Your selected exercise mat should provide sufficient cushioning to guard your joints while you exercise. Don’t just consider the basic thickness and density; consider how it responds to the pressure points of your body during the most rigorous portion of your routine.
You don’t want them to be too soft, either, as this can create a kind of pinching where your pressure points sink into the mat and change the surface angle too much. So your exercise mats should provide enough cushion to support your pressure points but they should be dense enough to provide a consistently even workout space.
Roll Up vs. Fold Up Exercise Mats
A vast majority of people prefer roll-up exercise mats to folding exercise mats. This is because of a combination of price and portability. You can find decent roll-up exercise mats for under $50 pretty easily. And they tend to be lightweight and very easy to roll-up for easy transport as well as easy storage.
However, if you’re more intense about your workout, you should really consider foldable exercise mats as well.

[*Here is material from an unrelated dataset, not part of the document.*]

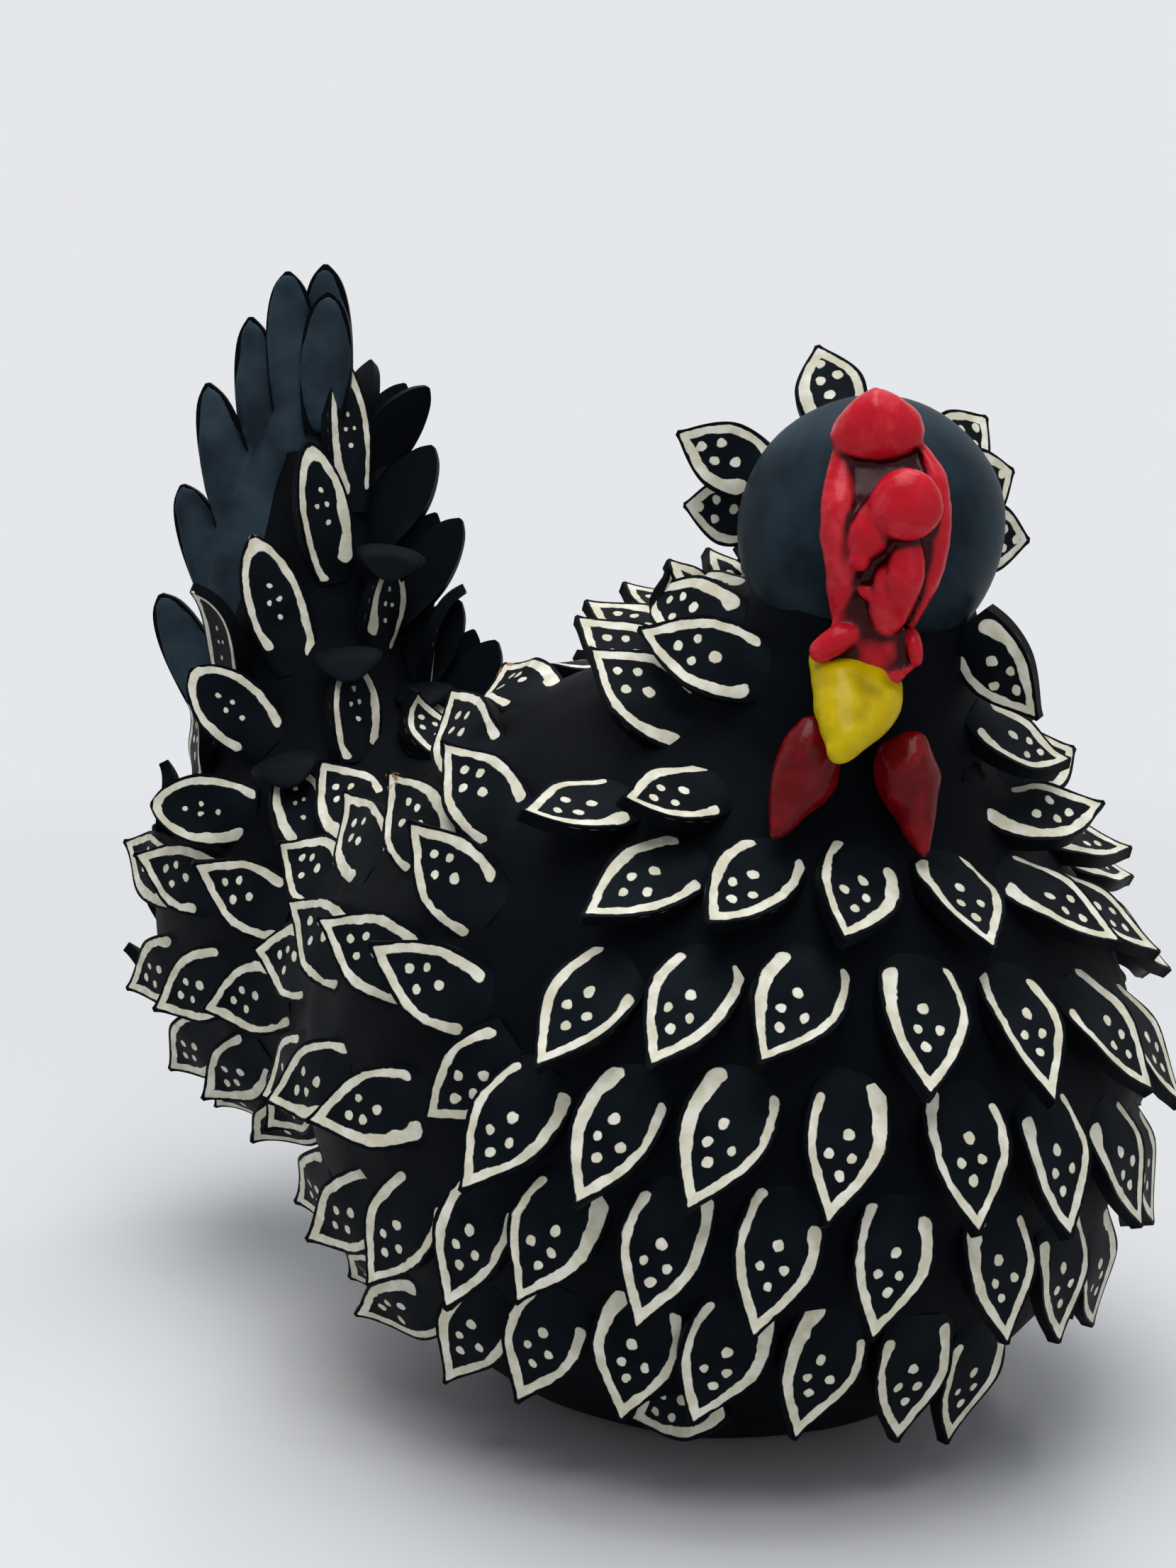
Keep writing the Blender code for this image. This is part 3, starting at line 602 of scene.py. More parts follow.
def dull(shader):
    """The faint cold sheen of matt black acrylic."""
    shader.inputs["Specular IOR Level"].default_value = BLACK_SHINE
    shader.inputs["Specular Tint"].default_value = srgb(SHEEN_TINT)


def noise(tree, vector, grain, detail=3.0, rough=0.55, output="Fac"):
    """Noise whose features are about grain millimetres across."""
    return add(tree, "ShaderNodeTexNoise", {"Vector": vector, "Scale": 1.0 / (grain * MM), "Detail": detail,
                                            "Roughness": rough}).outputs[output]


def stored(tree, key, output="Vector"):
    """What the points of a piece hold under a name."""
    return add(tree, "ShaderNodeAttribute", attribute_name=key).outputs[output]


def split(tree, vector):
    return add(tree, "ShaderNodeSeparateXYZ", {0: vector}).outputs


def mix(tree, factor, a, b):
    return add(tree, "ShaderNodeMix", {0: factor, 6: a, 7: b}, data_type="RGBA").outputs[2]


def ramp(tree, value, low, high, to_low=0.0, to_high=1.0):
    return add(tree, "ShaderNodeMapRange", {0: value, 1: low, 2: high, 3: to_low, 4: to_high}).outputs[0]


def black_clay(name, tone, patch_tone, rough, grain_depth):
    """Matt black acrylic over fired clay: it swallows the light, with fine grit and brush drags."""
    mat, tree, shader, place = new_material(name)
    cloud = noise(tree, place, 9.0)
    grit = noise(tree, place, 0.7, 4.0, 0.65)
    # Tone varies in random patches; the lighter tones given to the head and the fan are painted light on the
    # same black paint
    color = mix(tree, ramp(tree, cloud, 0.35, 0.70), srgb(tone), srgb(patch_tone))
    shine = ramp(tree, cloud, 0.3, 0.7, rough - 0.06, rough + 0.08)
    set_surface(tree, shader, color, shine, grit, 0.35, grain_depth)
    dull(shader)
    return mat


def painted_feather(name, line, dot, spread):
    """Black acrylic on a clay leaf, with painted shade that darkens its rim and underside, a brushed cream
    line along its edge and four cream dots.

    The leaf attribute holds the place on the leaf in millimetres: across, along from its middle and
    in from its edge.  The hand attribute holds two numbers that vary with each feather and the
    place where its strokes start.
    """
    mat, tree, shader, place = new_material(name)
    across, along, inset = split(tree, stored(tree, "leaf"))
    first, second, start = split(tree, stored(tree, "hand"))
    wobble = split(tree, noise(tree, place, 1.9, 2.0, output="Color"))
    shake = [calc(tree, "MULTIPLY_ADD", part, 0.9, -0.45) for part in wobble]
    x = calc(tree, "ADD", across, shake[0])
    y = calc(tree, "ADD", along, shake[1])
    edge = calc(tree, "ADD", inset, calc(tree, "MULTIPLY", shake[2], 0.6))

    # The line: two strokes from the tip, one of them pressed harder toward its root end
    side = calc(tree, "SIGN", across)
    lean = calc(tree, "MULTIPLY", side, calc(tree, "MULTIPLY_ADD", first, 2.0, -1.0))
    root = ramp(tree, along, 4.0, -6.0)
    thick = calc(tree, "MULTIPLY", calc(tree, "MAXIMUM", lean, -0.25), root)
    later = calc(tree, "MULTIPLY", side, calc(tree, "MULTIPLY_ADD", second, 3.4, -1.7))
    open_at = calc(tree, "ADD", start, later)
    blob = ramp(tree, calc(tree, "SUBTRACT", along, open_at), 2.2, 0.4, 0.0, 0.28)
    pressed = calc(tree, "ADD", calc(tree, "MULTIPLY_ADD", thick, 0.8, 1.0), blob)
    uneven = ramp(tree, noise(tree, place, 3.4, 2.0), 0.3, 0.7, 0.84, 1.18)
    width = calc(tree, "MULTIPLY", calc(tree, "MULTIPLY", pressed, uneven), line)
    inward = calc(tree, "SUBTRACT", edge, calc(tree, "MULTIPLY_ADD", width, 0.5, LINE_INSET))
    behind = calc(tree, "MAXIMUM", calc(tree, "SUBTRACT", open_at, y), 0.0)
    paint = calc(tree, "SUBTRACT", far(tree, inward, behind), calc(tree, "MULTIPLY", width, 0.5))

    # Four dots in a rhombus, none of them quite in its place
    for dx, dy, size, sway in DOTS:
        middle = calc(tree, "MULTIPLY_ADD", first, sway * spread, (dx - sway / 2.0) * spread)
        aside = calc(tree, "SUBTRACT", x, middle)
        ahead = calc(tree, "SUBTRACT", y, calc(tree, "MULTIPLY_ADD", second, 0.8, dy - 0.4))
        paint = calc(tree, "MINIMUM", paint, calc(tree, "SUBTRACT", far(tree, aside, ahead), dot * size))
    covered = ramp(tree, paint, 0.05, -0.05)

    # Some tips are chipped down to the tan clay
    chip = calc(tree, "MULTIPLY", ramp(tree, noise(tree, place, 1.3, 3.0), 0.52, 0.56),
                calc(tree, "MULTIPLY", ramp(tree, first, 0.975, 0.98), ramp(tree, along, 6.0, 6.8)))
    cloud = noise(tree, place, 6.0)
    drag = noise(tree, place, 0.8, 4.0, 0.65)
    inner = mix(tree, ramp(tree, cloud, 0.3, 0.7), srgb("#05080A"), srgb("#0E1317"))
    # Painted shade: the rim and the clay marked unpainted, such as the undersides, take a darker black than
    # the face
    black = mix(tree, ramp(tree, inset, 0.2, 1.6), srgb("#040608"), inner)
    thin = ramp(tree, noise(tree, place, 2.6), 0.38, 0.66)
    cream = mix(tree, thin, srgb("#C9C5AE"), srgb("#E2E0D4"))
    color = mix(tree, chip, mix(tree, covered, black, cream), srgb("#94714C"))
    height = calc(tree, "MULTIPLY_ADD", drag, 0.35, covered)
    set_surface(tree, shader, color, ramp(tree, covered, 0.0, 1.0, 0.58, 0.45), height, 0.6, 0.12)
    dull(shader)
    return mat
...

While they can be more expensive and a little more difficult to transport, they’ll provide much greater support for a wider variety of exercise routines and they will last much longer. If someone really sticks with their routine, roll-up exercise mats tend to need replacement fairly often. This isn’t the case with folding exercise mats. These mats tend to last for several years even with intense and frequent use.
Cleaning and Maintaining Your Exercise Mat
Many people don’t properly maintain their exercise mats. This can make those workout mats less effective and possibly even more dangerous. Dirty mats, especially exercise mats which have absorbed a lot of sweat, will degrade in texture and cushioning much faster than properly maintained workout mats, so it is important to clean exercise mats on a regular basis.
Cleaning your exercise mat is simple: Just use a little bit of soapy water with some warm water and a clean cloth. Don’t pour water or soap directly on the mat. Rather, soak your cloth or sponge, wring it to make sure it isn’t too wet then gently wipe your exercise mat all over. Perhaps most importantly, make sure you dry it thoroughly before storing or transporting. I suggest hanging it over a sturdy curtain rod and pointing a small fan at it. If you have nice, dry weather in your area, you can also set it outside over a chair or bench.
Of course, always check for more specific manufacture instructions and precautions as well. And NEVER begin a workout on an exercise mat that hasn’t fully dried.
So no matter which form of exercise mat you require, remember to consider your safety and health not just in the moment, but in the many hours of recovery you endure after your activity. Often times, this is when you will most enjoy the benefits of having selected and maintained just the right exercise mats for your various workout routines.